- _RECORD LIST_

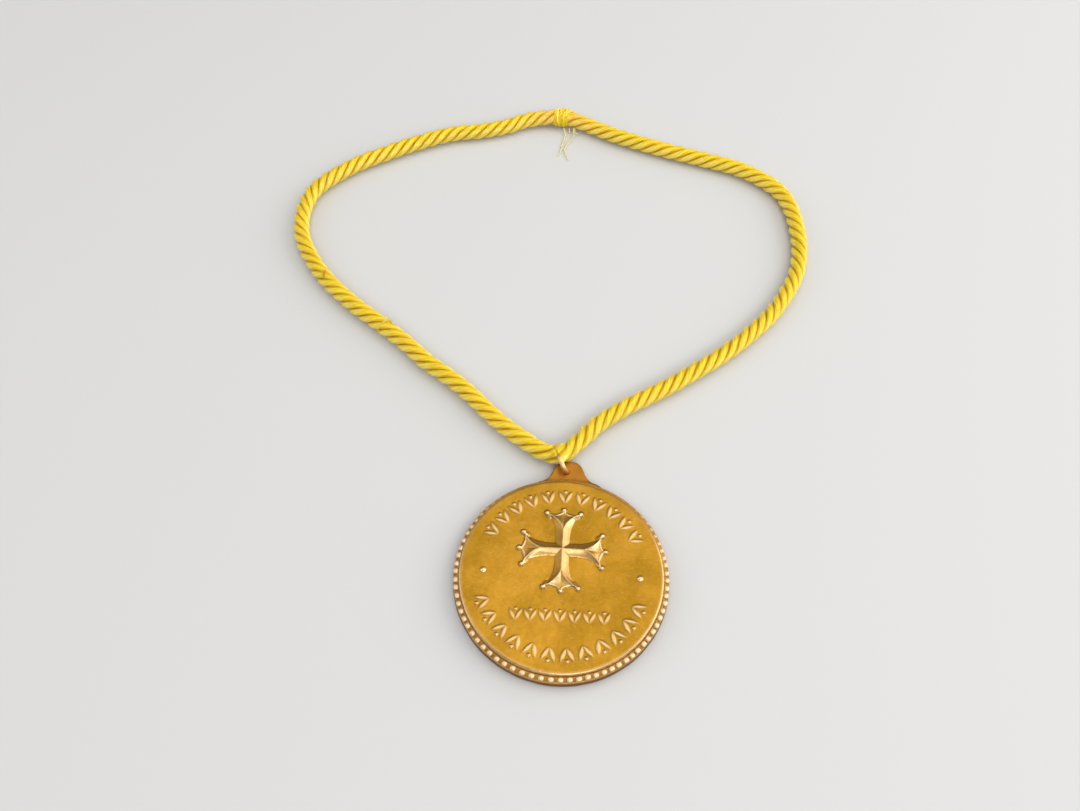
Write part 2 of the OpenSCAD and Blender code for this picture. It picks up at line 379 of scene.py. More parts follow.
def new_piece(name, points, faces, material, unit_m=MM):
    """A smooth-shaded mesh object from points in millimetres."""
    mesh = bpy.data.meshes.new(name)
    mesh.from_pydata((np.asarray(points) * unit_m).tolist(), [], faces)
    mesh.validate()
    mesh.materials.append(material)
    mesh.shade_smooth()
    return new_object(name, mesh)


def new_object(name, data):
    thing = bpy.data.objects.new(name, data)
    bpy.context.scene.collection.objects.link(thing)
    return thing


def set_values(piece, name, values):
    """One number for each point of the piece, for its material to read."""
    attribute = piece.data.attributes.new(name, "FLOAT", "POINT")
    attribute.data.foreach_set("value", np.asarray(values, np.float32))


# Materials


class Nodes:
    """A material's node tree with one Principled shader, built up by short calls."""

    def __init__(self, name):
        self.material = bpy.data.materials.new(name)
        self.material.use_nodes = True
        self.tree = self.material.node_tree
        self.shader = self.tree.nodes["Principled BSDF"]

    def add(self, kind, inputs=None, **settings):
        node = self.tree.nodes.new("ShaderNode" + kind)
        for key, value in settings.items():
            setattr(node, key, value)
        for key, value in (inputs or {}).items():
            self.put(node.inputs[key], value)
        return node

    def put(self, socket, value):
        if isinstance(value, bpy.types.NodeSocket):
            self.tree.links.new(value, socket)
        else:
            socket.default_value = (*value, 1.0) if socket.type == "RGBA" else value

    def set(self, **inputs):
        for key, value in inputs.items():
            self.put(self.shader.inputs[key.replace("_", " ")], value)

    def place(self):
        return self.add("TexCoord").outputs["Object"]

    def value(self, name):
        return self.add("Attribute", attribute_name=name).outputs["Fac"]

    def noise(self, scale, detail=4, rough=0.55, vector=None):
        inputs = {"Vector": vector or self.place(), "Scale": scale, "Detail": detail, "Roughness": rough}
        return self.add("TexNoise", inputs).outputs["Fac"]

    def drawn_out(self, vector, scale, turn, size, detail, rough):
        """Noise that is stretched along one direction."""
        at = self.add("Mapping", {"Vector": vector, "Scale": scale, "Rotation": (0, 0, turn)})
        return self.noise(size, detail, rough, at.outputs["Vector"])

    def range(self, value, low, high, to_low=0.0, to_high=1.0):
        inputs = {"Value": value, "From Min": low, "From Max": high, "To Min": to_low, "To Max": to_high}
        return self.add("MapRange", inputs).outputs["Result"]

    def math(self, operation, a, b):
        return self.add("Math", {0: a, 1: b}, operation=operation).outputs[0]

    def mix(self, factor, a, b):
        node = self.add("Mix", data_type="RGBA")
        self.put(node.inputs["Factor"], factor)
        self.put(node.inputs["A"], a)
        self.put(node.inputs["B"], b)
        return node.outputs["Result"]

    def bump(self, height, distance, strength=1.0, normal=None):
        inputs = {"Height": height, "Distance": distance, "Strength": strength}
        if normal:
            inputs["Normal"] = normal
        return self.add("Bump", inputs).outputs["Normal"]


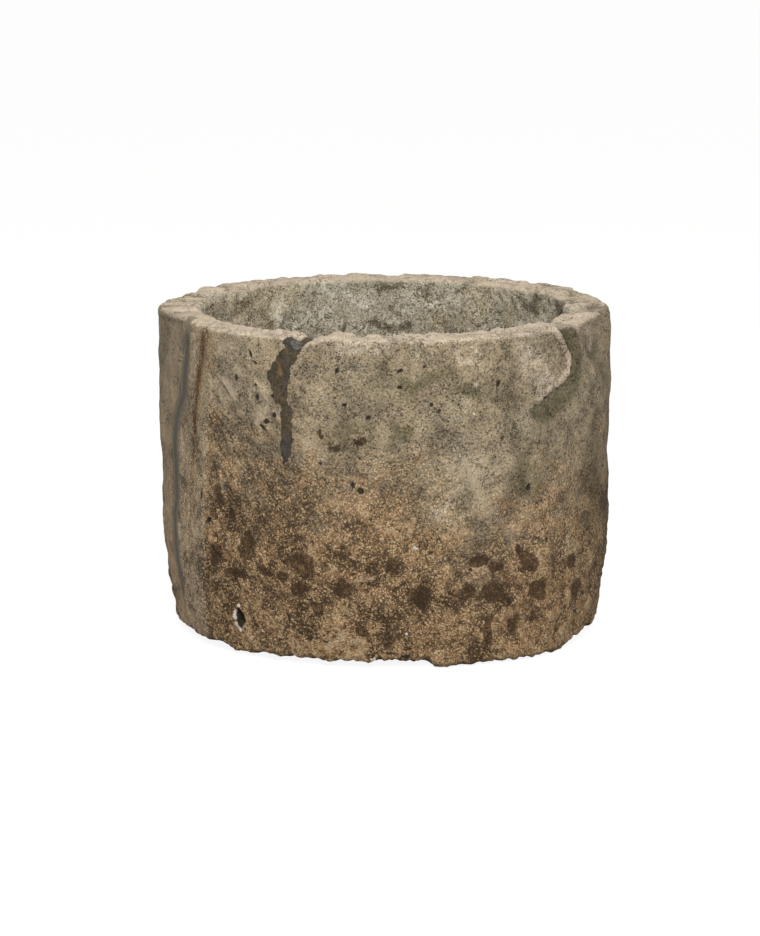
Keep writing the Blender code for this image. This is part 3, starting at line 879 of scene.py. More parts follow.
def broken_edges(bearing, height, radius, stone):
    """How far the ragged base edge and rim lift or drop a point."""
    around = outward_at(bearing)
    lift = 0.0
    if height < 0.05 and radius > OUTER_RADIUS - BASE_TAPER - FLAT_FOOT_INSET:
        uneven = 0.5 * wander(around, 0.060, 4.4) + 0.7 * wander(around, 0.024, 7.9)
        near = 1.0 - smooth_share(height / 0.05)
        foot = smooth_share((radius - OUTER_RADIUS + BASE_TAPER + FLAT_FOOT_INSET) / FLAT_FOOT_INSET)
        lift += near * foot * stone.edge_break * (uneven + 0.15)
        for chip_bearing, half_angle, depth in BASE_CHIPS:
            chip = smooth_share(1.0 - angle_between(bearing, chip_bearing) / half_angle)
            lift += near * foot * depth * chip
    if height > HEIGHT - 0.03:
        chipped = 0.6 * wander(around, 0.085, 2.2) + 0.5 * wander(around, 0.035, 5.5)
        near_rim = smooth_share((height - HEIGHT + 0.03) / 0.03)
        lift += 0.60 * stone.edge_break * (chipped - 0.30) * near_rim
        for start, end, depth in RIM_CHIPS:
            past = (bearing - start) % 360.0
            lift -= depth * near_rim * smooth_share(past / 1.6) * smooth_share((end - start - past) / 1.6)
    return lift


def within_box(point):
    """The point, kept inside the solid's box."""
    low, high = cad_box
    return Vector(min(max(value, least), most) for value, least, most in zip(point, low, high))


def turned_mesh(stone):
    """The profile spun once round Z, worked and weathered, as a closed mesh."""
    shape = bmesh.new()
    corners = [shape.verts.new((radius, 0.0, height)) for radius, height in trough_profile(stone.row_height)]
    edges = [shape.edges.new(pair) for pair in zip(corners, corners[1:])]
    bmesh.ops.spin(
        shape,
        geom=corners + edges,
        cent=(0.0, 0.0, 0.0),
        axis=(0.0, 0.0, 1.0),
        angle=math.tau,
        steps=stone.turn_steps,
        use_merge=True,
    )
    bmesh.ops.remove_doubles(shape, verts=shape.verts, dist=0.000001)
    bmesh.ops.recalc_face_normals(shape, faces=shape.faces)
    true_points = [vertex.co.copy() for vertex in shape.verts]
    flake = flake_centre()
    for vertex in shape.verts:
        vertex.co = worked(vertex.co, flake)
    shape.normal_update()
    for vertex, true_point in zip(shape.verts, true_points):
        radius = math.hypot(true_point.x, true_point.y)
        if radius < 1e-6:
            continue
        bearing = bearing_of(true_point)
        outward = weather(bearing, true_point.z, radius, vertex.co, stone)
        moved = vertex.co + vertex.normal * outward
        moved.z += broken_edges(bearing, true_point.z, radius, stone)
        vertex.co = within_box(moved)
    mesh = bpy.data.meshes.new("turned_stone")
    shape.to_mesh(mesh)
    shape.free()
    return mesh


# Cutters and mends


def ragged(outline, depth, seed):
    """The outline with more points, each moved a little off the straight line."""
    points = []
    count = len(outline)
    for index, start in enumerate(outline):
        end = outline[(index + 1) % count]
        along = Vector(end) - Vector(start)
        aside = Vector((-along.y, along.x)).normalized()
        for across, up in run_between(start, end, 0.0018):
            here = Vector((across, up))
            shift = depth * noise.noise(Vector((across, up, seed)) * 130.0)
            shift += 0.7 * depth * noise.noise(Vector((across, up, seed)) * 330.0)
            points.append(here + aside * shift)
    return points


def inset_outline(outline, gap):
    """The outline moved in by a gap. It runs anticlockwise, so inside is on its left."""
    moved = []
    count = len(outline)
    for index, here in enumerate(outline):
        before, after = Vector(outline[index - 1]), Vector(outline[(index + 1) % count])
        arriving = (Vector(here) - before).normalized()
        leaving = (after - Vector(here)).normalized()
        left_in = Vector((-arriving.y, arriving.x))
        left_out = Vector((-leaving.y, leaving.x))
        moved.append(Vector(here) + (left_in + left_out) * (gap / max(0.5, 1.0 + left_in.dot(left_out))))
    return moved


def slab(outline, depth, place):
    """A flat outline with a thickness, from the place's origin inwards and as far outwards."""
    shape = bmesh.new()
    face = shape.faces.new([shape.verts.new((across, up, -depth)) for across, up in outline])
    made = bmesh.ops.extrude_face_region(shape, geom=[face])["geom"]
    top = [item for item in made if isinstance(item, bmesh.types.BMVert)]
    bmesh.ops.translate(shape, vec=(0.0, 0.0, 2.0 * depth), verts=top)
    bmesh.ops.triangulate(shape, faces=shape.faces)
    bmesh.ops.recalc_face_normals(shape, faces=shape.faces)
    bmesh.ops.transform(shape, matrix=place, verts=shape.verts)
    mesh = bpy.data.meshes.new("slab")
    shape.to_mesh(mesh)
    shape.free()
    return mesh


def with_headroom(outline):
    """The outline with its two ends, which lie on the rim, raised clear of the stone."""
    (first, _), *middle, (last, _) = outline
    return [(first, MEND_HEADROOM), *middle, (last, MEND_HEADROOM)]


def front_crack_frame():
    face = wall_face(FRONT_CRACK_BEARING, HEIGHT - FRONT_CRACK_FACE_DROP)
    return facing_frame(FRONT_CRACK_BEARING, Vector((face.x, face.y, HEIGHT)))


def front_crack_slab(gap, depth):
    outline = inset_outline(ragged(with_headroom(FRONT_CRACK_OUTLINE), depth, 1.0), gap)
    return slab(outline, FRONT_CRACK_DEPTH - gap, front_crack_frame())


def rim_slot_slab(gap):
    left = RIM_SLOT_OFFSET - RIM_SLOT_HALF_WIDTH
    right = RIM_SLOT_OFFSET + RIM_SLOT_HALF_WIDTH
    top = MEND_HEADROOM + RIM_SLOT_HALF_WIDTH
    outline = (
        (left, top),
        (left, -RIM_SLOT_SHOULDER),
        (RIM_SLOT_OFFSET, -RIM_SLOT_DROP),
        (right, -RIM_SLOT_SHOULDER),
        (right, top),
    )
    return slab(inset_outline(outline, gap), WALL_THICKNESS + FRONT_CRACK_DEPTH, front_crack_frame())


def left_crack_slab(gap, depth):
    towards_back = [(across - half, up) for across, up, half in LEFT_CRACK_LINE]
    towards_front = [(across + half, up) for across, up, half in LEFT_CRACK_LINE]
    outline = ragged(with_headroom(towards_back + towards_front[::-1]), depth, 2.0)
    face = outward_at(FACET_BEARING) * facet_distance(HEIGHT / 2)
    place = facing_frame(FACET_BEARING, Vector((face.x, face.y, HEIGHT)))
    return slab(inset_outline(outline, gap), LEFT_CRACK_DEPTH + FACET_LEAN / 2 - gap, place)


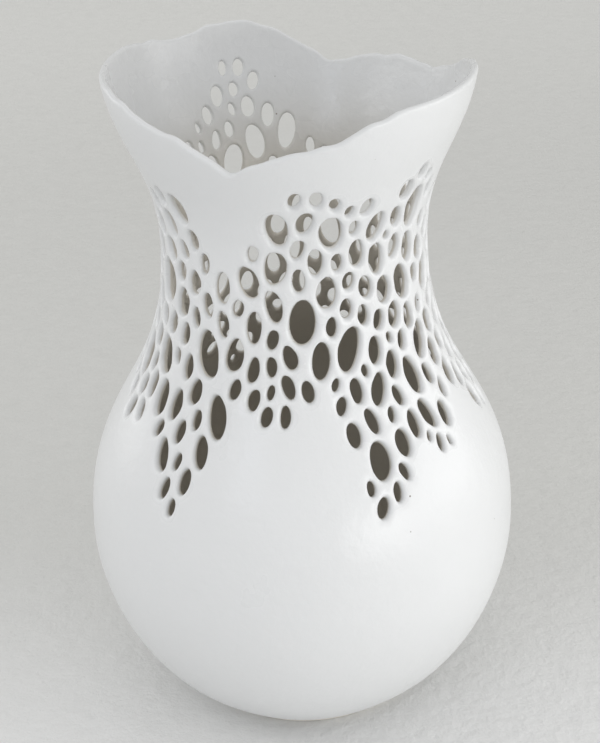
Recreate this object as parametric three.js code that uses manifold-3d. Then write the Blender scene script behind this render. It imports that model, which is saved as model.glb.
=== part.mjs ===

- _WHAT TO DO_
Using the material above, reproduce exactly the line that contains "Recreate this object" and all lines after it through the last one, and only those.

- _SOLUTION_
Recreate this object as parametric three.js code that uses manifold-3d. Then write the Blender scene script behind this render. It imports that model, which is saved as model.glb.
=== part.mjs ===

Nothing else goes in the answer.